Raw data ->
--*--

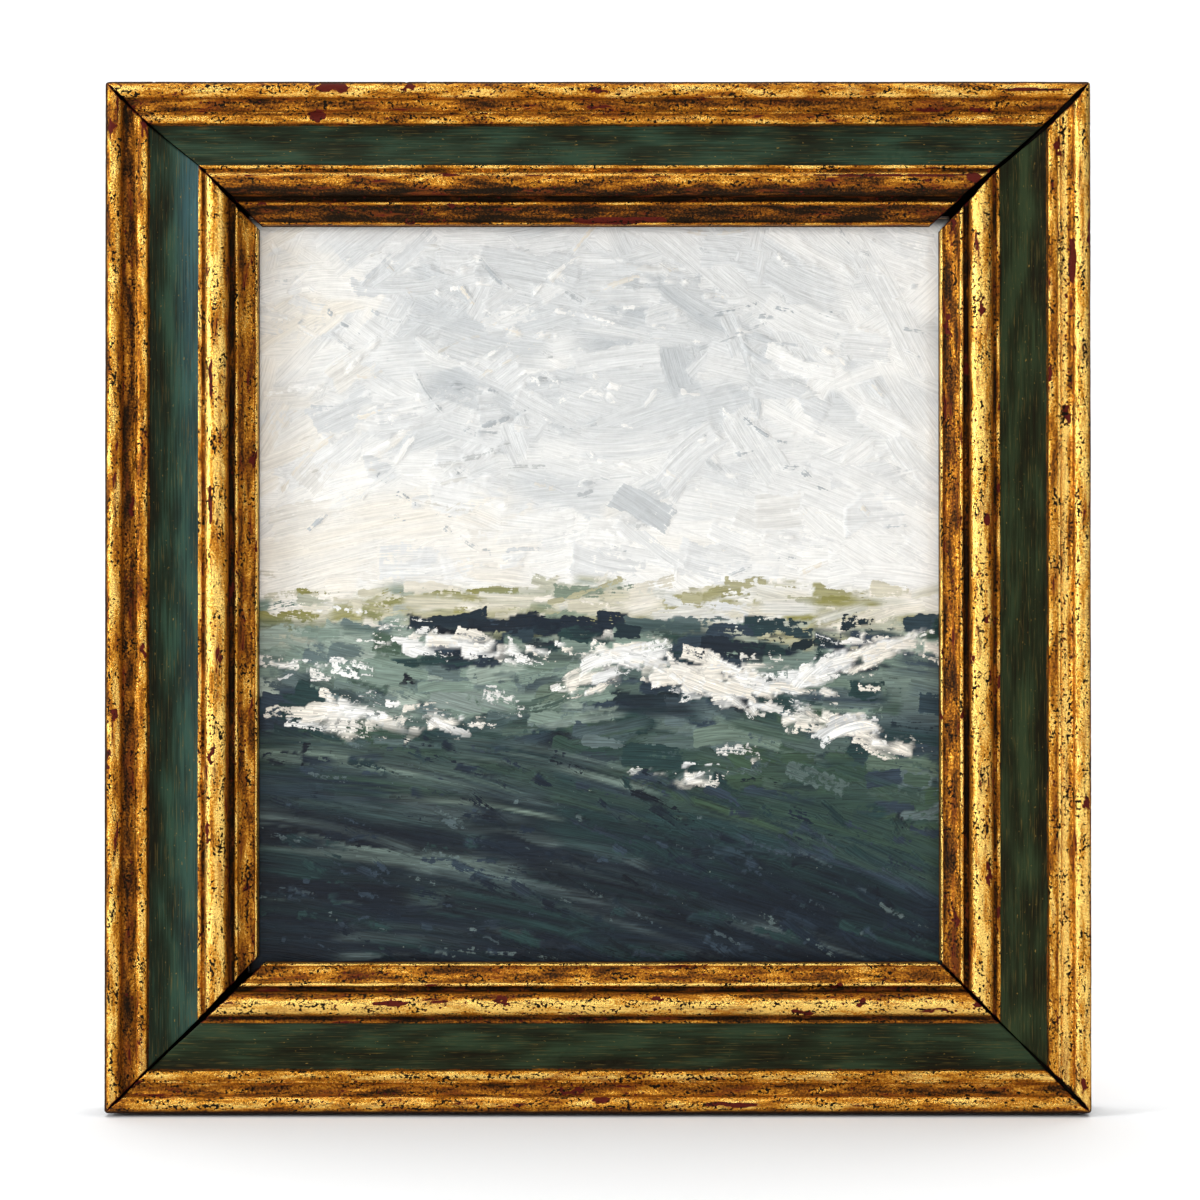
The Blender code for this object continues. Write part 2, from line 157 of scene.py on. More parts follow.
MIDDLE = tuple((low + high) / 2 for low, high in zip(cad_low, cad_high))
add_sweep()
add_light("key", (-1.9, -0.9, 0.3), MIDDLE, (0.4, 1.4), 26, (0.93, 0.97, 1.0))
add_light("front", (-0.3, -2.2, 0.85), MIDDLE, (1.1, 0.6), 14)
add_light("right", (1.6, -1.9, 0.2), MIDDLE, (0.4, 1.2), 6)
add_light("above", (0.0, 0.3, 2.2), (0.0, 0.4, -0.4), (3.2, 2.4), 72)
add_light("backdrop", (0.0, 1.0, 1.7), (0.0, 3.0, 0.0), (3.2, 0.6), 26)

world = bpy.data.worlds.new("studio")
world.use_nodes = True
world.node_tree.nodes["Background"].inputs["Color"].default_value = (1, 1, 1, 1)
world.node_tree.nodes["Background"].inputs["Strength"].default_value = 0.17
bpy.context.scene.world = world
bpy.context.scene.view_settings.view_transform = "Standard"

# %% [markdown]
# ## Noise as arrays
#
# Wear has no pattern, but it has a scale. Each kind of wear starts from smooth random values, worked out for
# every point at once: a lattice of random numbers, eased between its corners. Pits are the same idea with one
# random point in each cell, and the distance to the nearest of them.

# %% Noise helpers
LATTICE = 256


def lattice(seed):
    """A square of random numbers from -1 to 1."""
    return np.random.default_rng(seed).uniform(-1, 1, (LATTICE, LATTICE))


def smooth_noise(x, y, seed):
    """Noise from -1 to 1, one lump a unit: the lattice's values round a point, blended by eased shares."""
    values = lattice(seed)
    column, row = np.floor(x).astype(int), np.floor(y).astype(int)
    across, down = x - column, y - row
    across, down = across * across * (3 - 2 * across), down * down * (3 - 2 * down)

    def corner(right, lower):
        return values[(column + right) % LATTICE, (row + lower) % LATTICE]

    upper = corner(0, 0) * (1 - across) + corner(1, 0) * across
    lower = corner(0, 1) * (1 - across) + corner(1, 1) * across
    return upper * (1 - down) + lower * down


def layered_noise(x, y, seed, layers=3):
    """A sum of noises, each twice as fine and half as strong as the last, scaled back to about -1 to 1."""
    total = sum(smooth_noise(x * 2**i, y * 2**i, seed + i) / 2**i for i in range(layers))
    return total / (2 - 2 ** (1 - layers))


def pits(x, y, seed, share, radius):
    """Cone-shaped pits: in that share of the unit cells, 1 at a random point, falling to 0 at the radius."""
    jitter_x, jitter_y, chosen = lattice(seed), lattice(seed + 1), lattice(seed + 2)
    column, row = np.floor(x).astype(int), np.floor(y).astype(int)
    deepest = np.zeros(np.broadcast(x, y).shape)
    for right in (-1, 0, 1):
        for lower in (-1, 0, 1):
            i, j = (column + right) % LATTICE, (row + lower) % LATTICE
            dx = x - (column + right + 0.5 + 0.4 * jitter_x[i, j])
            dy = y - (row + lower + 0.5 + 0.4 * jitter_y[i, j])
            cone = np.clip(1 - np.hypot(dx, dy) / radius, 0, 1)
            deepest = np.maximum(deepest, np.where(chosen[i, j] < 2 * share - 1, cone, 0))
    return deepest


def eased(value, low, high):
    """0 below low, 1 above high, and an eased step between."""
    share = np.clip((value - low) / (high - low), 0, 1)
    return share * share * (3 - 2 * share)


sample = layered_noise(*np.meshgrid(np.linspace(0, 40, 200), np.linspace(0, 40, 200)), seed=1)
print("noise runs from", round(float(sample.min()), 2), "to", round(float(sample.max()), 2))

# %% [markdown]
# ## A mesh from arrays
#
# Points, faces of any length and attributes go into a mesh in a few calls. An attribute carries a value for
# each point, such as how much leaf is left, and the material reads it by name.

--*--

Your goal -> Extract all of the data shown above without alteration.

Problem solution ->
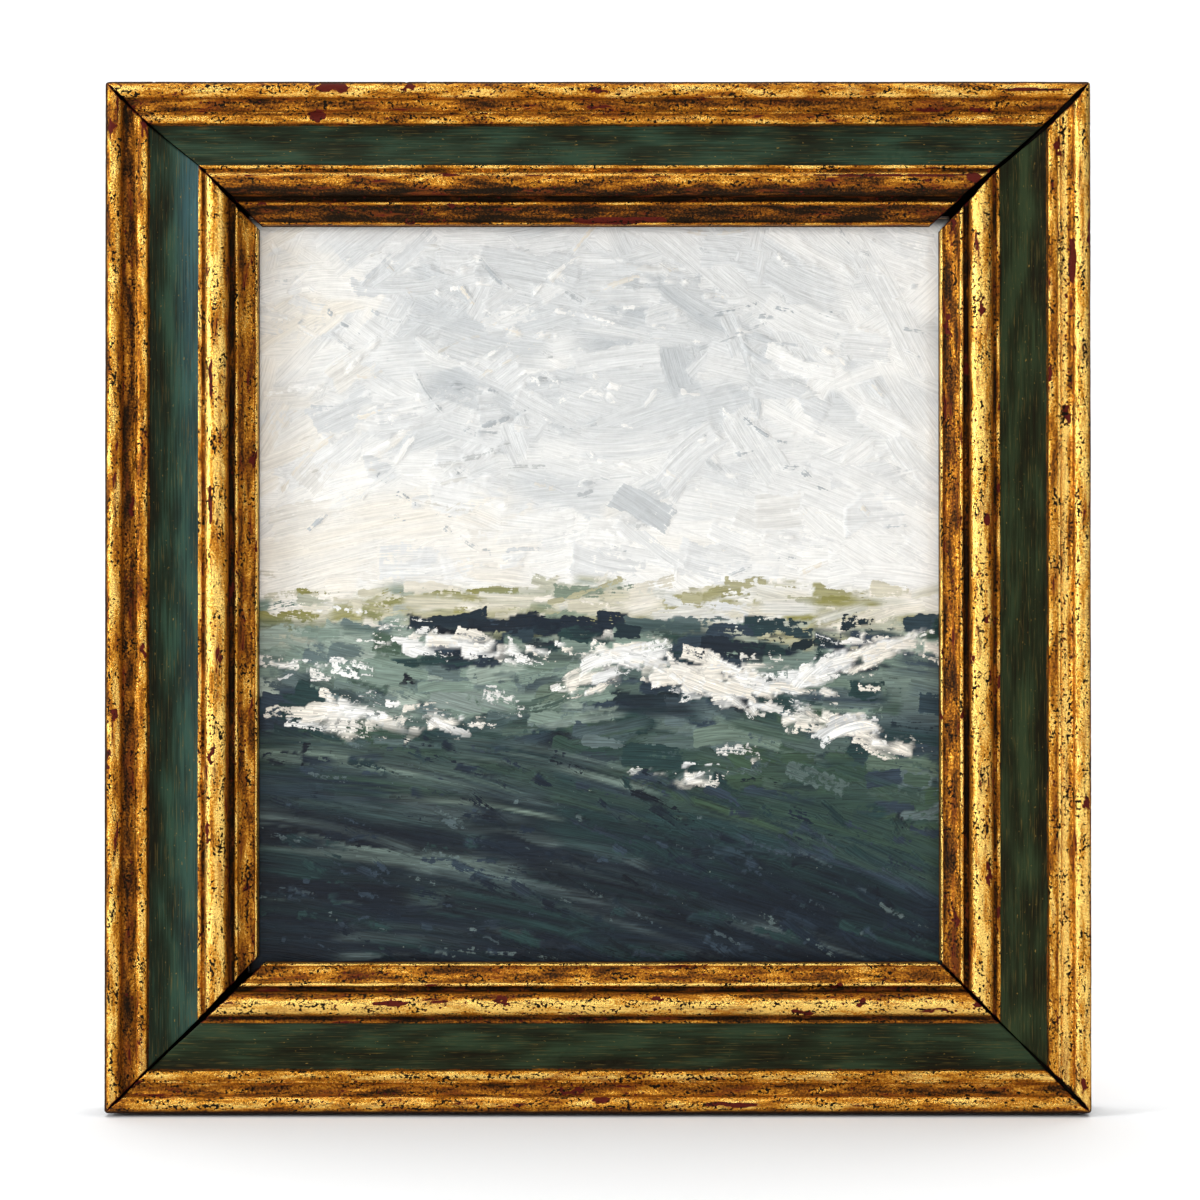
The Blender code for this object continues. Write part 2, from line 157 of scene.py on. More parts follow.
MIDDLE = tuple((low + high) / 2 for low, high in zip(cad_low, cad_high))
add_sweep()
add_light("key", (-1.9, -0.9, 0.3), MIDDLE, (0.4, 1.4), 26, (0.93, 0.97, 1.0))
add_light("front", (-0.3, -2.2, 0.85), MIDDLE, (1.1, 0.6), 14)
add_light("right", (1.6, -1.9, 0.2), MIDDLE, (0.4, 1.2), 6)
add_light("above", (0.0, 0.3, 2.2), (0.0, 0.4, -0.4), (3.2, 2.4), 72)
add_light("backdrop", (0.0, 1.0, 1.7), (0.0, 3.0, 0.0), (3.2, 0.6), 26)

world = bpy.data.worlds.new("studio")
world.use_nodes = True
world.node_tree.nodes["Background"].inputs["Color"].default_value = (1, 1, 1, 1)
world.node_tree.nodes["Background"].inputs["Strength"].default_value = 0.17
bpy.context.scene.world = world
bpy.context.scene.view_settings.view_transform = "Standard"

# %% [markdown]
# ## Noise as arrays
#
# Wear has no pattern, but it has a scale. Each kind of wear starts from smooth random values, worked out for
# every point at once: a lattice of random numbers, eased between its corners. Pits are the same idea with one
# random point in each cell, and the distance to the nearest of them.

# %% Noise helpers
LATTICE = 256


def lattice(seed):
    """A square of random numbers from -1 to 1."""
    return np.random.default_rng(seed).uniform(-1, 1, (LATTICE, LATTICE))


def smooth_noise(x, y, seed):
    """Noise from -1 to 1, one lump a unit: the lattice's values round a point, blended by eased shares."""
    values = lattice(seed)
    column, row = np.floor(x).astype(int), np.floor(y).astype(int)
    across, down = x - column, y - row
    across, down = across * across * (3 - 2 * across), down * down * (3 - 2 * down)

    def corner(right, lower):
        return values[(column + right) % LATTICE, (row + lower) % LATTICE]

    upper = corner(0, 0) * (1 - across) + corner(1, 0) * across
    lower = corner(0, 1) * (1 - across) + corner(1, 1) * across
    return upper * (1 - down) + lower * down


def layered_noise(x, y, seed, layers=3):
    """A sum of noises, each twice as fine and half as strong as the last, scaled back to about -1 to 1."""
    total = sum(smooth_noise(x * 2**i, y * 2**i, seed + i) / 2**i for i in range(layers))
    return total / (2 - 2 ** (1 - layers))


def pits(x, y, seed, share, radius):
    """Cone-shaped pits: in that share of the unit cells, 1 at a random point, falling to 0 at the radius."""
    jitter_x, jitter_y, chosen = lattice(seed), lattice(seed + 1), lattice(seed + 2)
    column, row = np.floor(x).astype(int), np.floor(y).astype(int)
    deepest = np.zeros(np.broadcast(x, y).shape)
    for right in (-1, 0, 1):
        for lower in (-1, 0, 1):
            i, j = (column + right) % LATTICE, (row + lower) % LATTICE
            dx = x - (column + right + 0.5 + 0.4 * jitter_x[i, j])
            dy = y - (row + lower + 0.5 + 0.4 * jitter_y[i, j])
            cone = np.clip(1 - np.hypot(dx, dy) / radius, 0, 1)
            deepest = np.maximum(deepest, np.where(chosen[i, j] < 2 * share - 1, cone, 0))
    return deepest


def eased(value, low, high):
    """0 below low, 1 above high, and an eased step between."""
    share = np.clip((value - low) / (high - low), 0, 1)
    return share * share * (3 - 2 * share)


sample = layered_noise(*np.meshgrid(np.linspace(0, 40, 200), np.linspace(0, 40, 200)), seed=1)
print("noise runs from", round(float(sample.min()), 2), "to", round(float(sample.max()), 2))

# %% [markdown]
# ## A mesh from arrays
#
# Points, faces of any length and attributes go into a mesh in a few calls. An attribute carries a value for
# each point, such as how much leaf is left, and the material reads it by name.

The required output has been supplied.